Weiterhin beschreibt die Betroffene das sie Tatpersonen-Netzwerk: Enge Familienmitglieder, die für ihre sexuelle Ausbeutung verantwortlich waren, Menschenhändler:innen, die die organisierte Gewalt vermittelten, und ein sado-sexuelles Klientel, welches „die Macht über Schmerz, Leben und Tod zu entscheiden“ als lustvoll empfand (Bulte & Conick, 1998). Das Rituelle dient also nicht dem Selbstzweck oder dem Ausdruck der Tatpersonen. Der Bericht zeigt weiterhin auf, wie ein komplexes kriminelles Netzwerk in entwickelten Ländern entstehen und lange aufrechterhalten werden kann, wie auf diese Weise Menschenhandel, Prostitution und die Herstellung von sogenannten Missbrauchsabbildungen von Kindern ermöglicht werden und wie dieser Handel in großen Teilen auf ausbeutenden Elternteilen als Mittatpersonen beruht.
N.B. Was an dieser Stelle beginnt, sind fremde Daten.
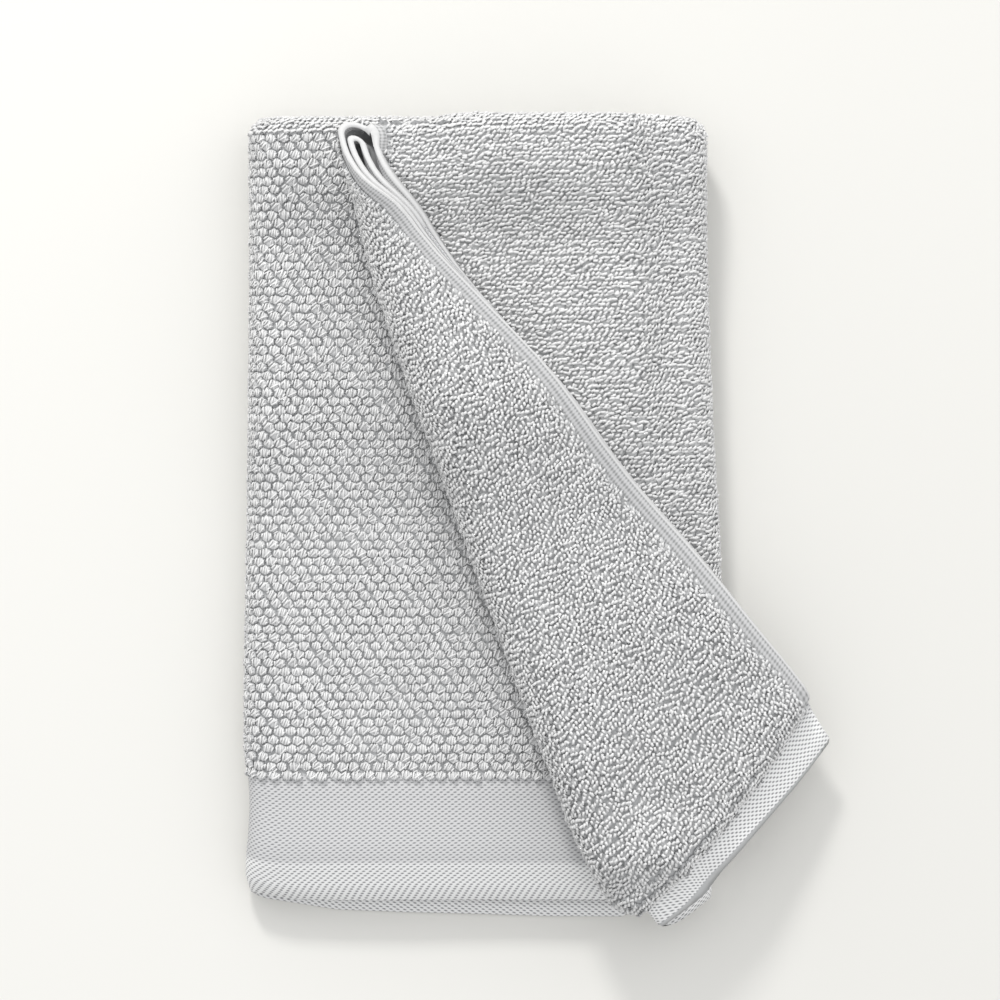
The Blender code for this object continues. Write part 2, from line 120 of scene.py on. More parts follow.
EndRow = namedtuple("EndRow", "across shift")
END_ROWS = [
    EndRow(0.150, -0.0052),
    EndRow(0.205, -0.0052),
    EndRow(0.235, -0.0006),
    EndRow(0.248, -0.0046),
    EndRow(0.262, -0.0095),
    EndRow(0.292, -0.0123),
    EndRow(0.322, -0.0138),
    EndRow(0.475, -0.0135),
    EndRow(0.505, 0.002),
    EndRow(0.535, 0.003),
    EndRow(0.560, -0.008),
    EndRow(0.590, -0.008),
    EndRow(0.620, -0.0095),
    EndRow(0.660, -0.011),
    EndRow(0.760, -0.011),
]

DragRow = namedtuple("DragRow", "across share")
DRAG_ROWS = [
    DragRow(0.400, 0.00),
    DragRow(0.480, 0.30),
    DragRow(0.575, 1.10),
    DragRow(0.600, 1.22),
    DragRow(0.660, 0.95),
    DragRow(0.720, 0.57),
    DragRow(0.760, 0.18),
]

CreaseRow = namedtuple("CreaseRow", "along outline inner_radius")
CREASE_ROWS = [
    CreaseRow(0.000, 0.0165, 0.0010),
    CreaseRow(0.017, 0.0190, 0.0014),
    CreaseRow(0.088, 0.0246, 0.0036),
    CreaseRow(0.150, 0.0259, 0.0045),
    CreaseRow(0.207, 0.0261, 0.0052),
    CreaseRow(0.292, 0.0244, 0.0050),
    CreaseRow(0.397, 0.0229, 0.0042),
    CreaseRow(0.444, 0.0211, 0.0032),
    CreaseRow(0.485, 0.0140, 0.0015),
    CreaseRow(0.500, 0.0040, 0.0008),
]

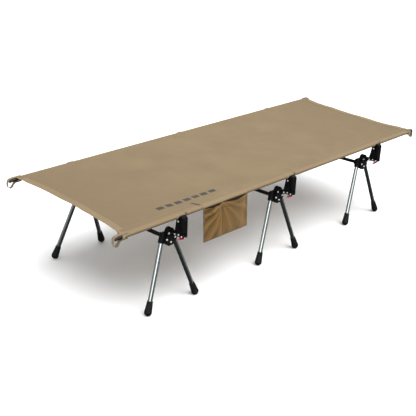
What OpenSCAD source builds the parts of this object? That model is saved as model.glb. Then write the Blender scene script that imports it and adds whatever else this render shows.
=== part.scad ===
// Knock-down camping cot: a fabric bed on two sleeved side rails, carried by three leg sets.
// +X runs along the bed from head to foot, +Y to the rear side, +Z up from the floor.
// The parts of one leg set's side are drawn around the set's centre with +Y pointing outward.

/* [Bed] */
// Length over the tips of the side rails
bed_length = 1900; // [1880:10:1980]
// Width over the edge sleeves
bed_width = 686; // [680:2:700]
// Height of the fabric's top surface above the floor
bed_height = 411; // [405:1:425]
// Thickness of the bed fabric
cloth = 2; // [1.8:0.1:2.4]
// Wall of the edge sleeves
sleeve_wall = 1.6; // [1.2:0.1:1.7]
// How far each rail tip stands out of the fabric's end
tip_stand_out = 28; // [20:1:34]
// How far the short ends curve in at their middle
end_curve = 18; // [8:1:24]
// Width of the edge notch at each clamp
notch_width = 38; // [34:1:44]
// Depth of the edge notch at each clamp
notch_depth = 14; // [8:1:15]

/* [Tubes] */
// Outer radius of the rails and crossbars
tube_r = 8; // [7.8:0.1:8.2]
// Wall of those tubes
tube_wall = 1.2; // [1:0.1:1.5]
// Distance between two leg sets
set_spacing = 638; // [620:1:650]
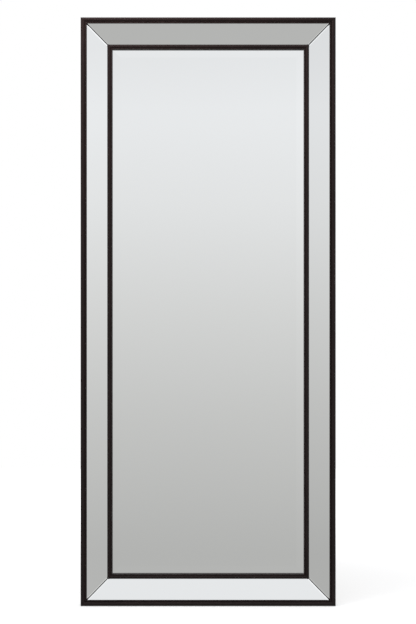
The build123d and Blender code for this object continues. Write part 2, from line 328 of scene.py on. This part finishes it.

Im Gegensatz dazu schützt der Diskurs um rituelle Gewalt kulturelle Bilder von Familie und Gesellschaft, indem Menschenhandel und sexuelle Ausbeutung auf „Kulte“ und deren perverse Religiosität geschoben werden. In diesem Sinne ist es auch nicht überraschend, dass kein westliches Land bisher ganzheitlich auf die Probleme reagiert hat, auf welche die Lebensgeschichten Betroffener hinweisen. Diese Tatenlosigkeit begründen Betroffene und ihre Fürsprecher:innen durch das diskreditierende Wirken von Skeptiker:innen und die gesellschaftliche Ignoranz. Der Autor dieses Artikels macht jedoch die psychischen und sozialen Dynamiken des Diskurses um rituelle Gewalt dafür verantwortlich, da sie individuelles und kollektives Leugnen dieser Gewaltform in der westlichen Welt verstärkten.